Dena isn’t just focused on gadgetry though, the project also relies on storytelling devices such as dialogue and narrative. As Dena notes, ‘People interact better with robots when they have a backstory.’ That makes sense when you think about some of the most loveable robots on screen: the namesake in Pixar sci-fi rom com hit WALL-EStar Wars stalwalds C-3PO and R2D2, Data in Star Trek: Next Generation, even the Tin Man in the Wizard of Oz. Their quirky incorporation of human traits is what we warm to. Dena hopes to use the array of new tech and the age old art of storytelling to expand some of these alternative images of robots.

And that is exactly what digital writing is about. ‘Digital writing is any creative writing that uses digital technology in its creation and display,’ explains Jason Nelson, net artist, digital poet and member of the Literature Board, ‘Ideally, digital writing involves interactive techniques, where all the media used, the images, sounds, video/animation, interface, code and words all become critical texts within a digital literary creation.’

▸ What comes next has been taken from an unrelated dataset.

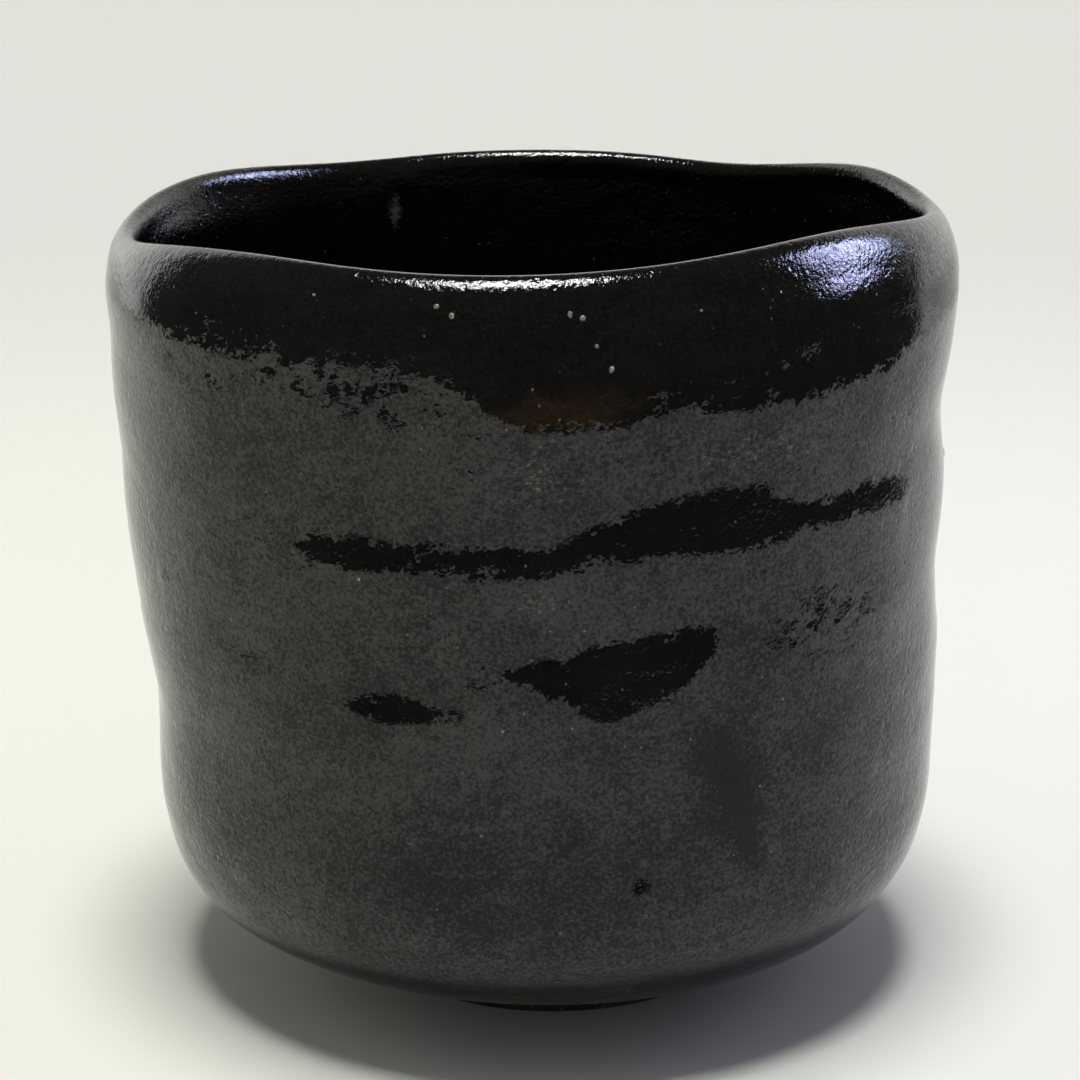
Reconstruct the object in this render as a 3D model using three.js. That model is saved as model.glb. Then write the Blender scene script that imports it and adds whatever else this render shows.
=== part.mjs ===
// A hand-formed tea bowl with a gloss black glaze: a pinched clay body on a low foot ring,
// glazed outside and over the lip, inside, and in the recess under the foot.
// Millimetres, +Z up. The origin is on the table under the middle of the bowl, and -Y is
// its front. Every piece is turned from the same outlines, and then one hand-shaping
// function moves them all, so that coats and clay lie face to face, a hairline apart.
import * as THREE from "three";

// ---- Driving dimensions -------------------------------------------------------------

const SEGMENTS = 40; // steps round the bowl
const GLAZE = 1.0; // thickness of a coat
const GLAZE_EDGE = 0.4; // thickness where a coat ends at the bare foot rim
const GLAZE_RUN_OUT = 4; // length over which a coat thins to that edge
const HAIRLINE = 0.15; // room between two pieces that lie on each other
const FOOT_RIM = { inner: 20.1, outer: 24.3 }; // radii of the bare rim on the table
const FRONT_TO_BACK = 0.985; // depth of the bowl as a share of its width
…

Dena and Robot University obviously fit the bill. ‘Christy has been an international leader in transmedia storytelling for almost a decade,’ Nelson said, ‘Her work has crossed over from highly literary creations to more commercial projects with major entertainment companies, and clearly shown an ability to adapt new technologies to literary projects.’ A space like The Cube, with world-leading experimental technologies, is an exciting new canvas.

‘The Cube’s program areas include science, technology, engineering and math, but it lives at the nexus of these disciplines and the arts’ explains Lubi Thomas, Senior Curator at QUT Precincts which caretake all of the exhibition spaces at QUT including The Cube. ‘For the Cube to do its job—inspiring the next generation and broadening the demographic of people interested in science, technology, engineering and math—we need to create compelling projects that inspire curiosity and enquiry,’ She said.

‘The Digital Writing Residency will play an integral role in developing new knowledge and methodologies of engagement and presentation for digital projects,’ Thomas said, ‘And these projects will exist at large scale and in public places.’ For Lubi Thomas, Dena’s experimental creative methodologies result in projects that are ‘off the map so to speak, and the Cube is definitely off the map!’

The digital writing residency is a first of its kind run by a government arts funding agency. Christy Dena will be working with a team of respected creators including Unity programmer Adam Single, sound designer and composer Jacek Tuschewski , 3D modeller and animator Paul Stapelberg and visual artist Simon Boxer. The Literature Board of the Australia Council provided $20,000 to the residency.